In [18]: c.add("A", 1)
Out[18]: 'A'

In [19]: c.add("B", 2)
Out[19]: 'B'

# Add one node and two edges
In [20]: c.add("C", (lambda *inputs: sum(inputs), "A", "B"))
Out[20]: 'C'

# Equivalent, without parentheses
In [21]: c.add("C", lambda *inputs: sum(inputs), "A", "B")
Out[21]: 'C'

To unpack this code:

  • Computer.add() is used to build the graph.

  • The first argument to add() is the label or key of the node; the description of what it will produce.

  • The following arguments describe the computation (for instance, a task with a specific operator) to be performed:

    • For nodes ‘A’ and ‘B’, these are simply a raw or literal value. When the node is executed, this value is returned.

    • For node ‘C’, it is a tuple with 3 items: (lambda *inputs: sum(inputs), 'A', 'B').

      1. lambda *inputs: sum(inputs), is an anonymous or ‘lambda’ function that computes the sum of its inputs.

      2. The label "A" is a reference to another node. This indicates that there is a graph edge from node "A" into node "C".

      3. Same as (2)

All the keys in a Computer can be listed with keys().

Execute tasks#

The task to produce “C”, and any direct or indirect inputs required, is executed using Computer.get():

In [22]: c.get("C")
Out[22]: 3

Computer.describe() displays a simple textual trace of the tasks used in this chain of computations. A portion of the graph is printed out as a nested list:

In [23]: print(c.describe("C"))
'C':
- <lambda>
- 'A':
  - 1
- 'B':
  - 2

This description shows how genno traverses the graph in order to calculate the desired quantity:

  1. The desired value is from node “C”, which computes a function of some arguments.

  2. The first argument is "A".

  3. “A” is the name of another node.

  4. Node “A” gives a literal value int(1), which is stored.

  5. The Computer returns to “C” and moves on to the next argument, “B”.

  6. Steps 3 and 4 are repeated for “B”, giving int(2).

  7. All of the arguments to “C” have been processed.

  8. The function/operator for “C” is called.

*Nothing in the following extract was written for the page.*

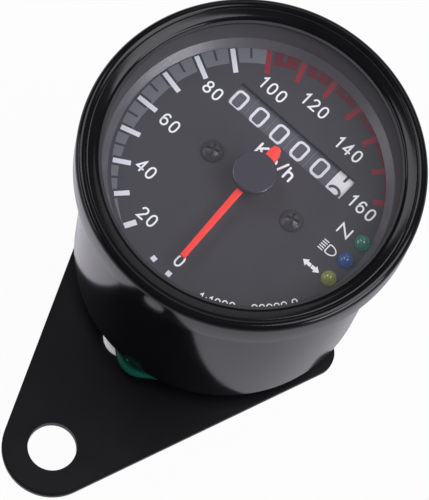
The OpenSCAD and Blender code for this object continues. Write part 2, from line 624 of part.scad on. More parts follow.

    As arguments, instead of the strings “A” and “B”, this function receives the computed int values from steps 4 and 6 respectively.

  9. The result is returned.

In this example, “A” and “B” are, at most, 1 step away from the node requested, and are each used once. In more realistic examples, the graph can have:

  • Long chains of calculations, each depending on the output of its ancestors, and/or

  • Multiple connection, so that results like “A” are used by more than one child calculations.

However, the Computer still follows the same procedure to traverse the graph and calculate the results.

Operators#

A operator is any Python function or callable that operates on Quantities or other data. genno.operator includes many common operators; see the API documentation for descriptions of each.

The power of genno is the ability to link any code, no matter how complex, into the graph, and have it operate on the results of other code. Tasks can perform complex tasks such as:

  • Read in exogenous data, including over a network connection,

  • Trigger output to files(s) or a database, or

  • Execute user-defined methods.